__Short task__
Copy out all the lines in the records that include the word "code".

>> begin Data for this exercise

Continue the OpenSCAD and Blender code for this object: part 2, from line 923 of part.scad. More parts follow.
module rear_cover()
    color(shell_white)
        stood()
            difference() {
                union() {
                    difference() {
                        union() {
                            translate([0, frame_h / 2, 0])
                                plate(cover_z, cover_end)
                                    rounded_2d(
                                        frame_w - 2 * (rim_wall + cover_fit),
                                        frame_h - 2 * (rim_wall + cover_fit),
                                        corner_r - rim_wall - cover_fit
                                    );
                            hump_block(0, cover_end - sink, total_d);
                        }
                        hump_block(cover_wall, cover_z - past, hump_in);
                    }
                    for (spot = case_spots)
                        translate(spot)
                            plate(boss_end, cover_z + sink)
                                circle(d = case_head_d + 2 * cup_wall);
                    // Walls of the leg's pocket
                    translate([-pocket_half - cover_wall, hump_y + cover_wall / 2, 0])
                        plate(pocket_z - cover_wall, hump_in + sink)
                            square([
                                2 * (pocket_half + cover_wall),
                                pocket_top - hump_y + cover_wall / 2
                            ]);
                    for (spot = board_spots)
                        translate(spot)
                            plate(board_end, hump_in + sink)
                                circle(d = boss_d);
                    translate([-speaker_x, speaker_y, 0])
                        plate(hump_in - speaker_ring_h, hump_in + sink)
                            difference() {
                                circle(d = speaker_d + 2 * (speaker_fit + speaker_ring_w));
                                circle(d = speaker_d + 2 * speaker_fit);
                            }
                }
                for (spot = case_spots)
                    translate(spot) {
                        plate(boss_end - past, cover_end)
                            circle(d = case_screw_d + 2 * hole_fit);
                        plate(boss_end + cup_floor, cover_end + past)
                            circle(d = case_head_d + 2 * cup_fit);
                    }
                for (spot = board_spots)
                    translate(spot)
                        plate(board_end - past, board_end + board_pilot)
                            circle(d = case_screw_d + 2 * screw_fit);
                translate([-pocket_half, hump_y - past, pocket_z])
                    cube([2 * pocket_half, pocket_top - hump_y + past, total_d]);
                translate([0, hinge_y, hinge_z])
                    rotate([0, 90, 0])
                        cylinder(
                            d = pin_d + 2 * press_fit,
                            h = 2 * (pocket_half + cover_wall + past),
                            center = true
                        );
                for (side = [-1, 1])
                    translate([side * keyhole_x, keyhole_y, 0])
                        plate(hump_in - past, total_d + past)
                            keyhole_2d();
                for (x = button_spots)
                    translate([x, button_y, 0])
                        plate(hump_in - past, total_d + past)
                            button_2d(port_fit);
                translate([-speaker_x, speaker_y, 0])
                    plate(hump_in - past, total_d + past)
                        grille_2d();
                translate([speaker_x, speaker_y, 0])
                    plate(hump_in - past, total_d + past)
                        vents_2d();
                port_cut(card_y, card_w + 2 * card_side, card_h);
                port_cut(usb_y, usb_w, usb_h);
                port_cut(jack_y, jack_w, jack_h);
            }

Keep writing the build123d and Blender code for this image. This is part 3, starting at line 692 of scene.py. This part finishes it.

>> end Data for this exercise

__Output of the exercise__
Continue the OpenSCAD and Blender code for this object: part 2, from line 923 of part.scad. More parts follow.
Keep writing the build123d and Blender code for this image. This is part 3, starting at line 692 of scene.py. This part finishes it.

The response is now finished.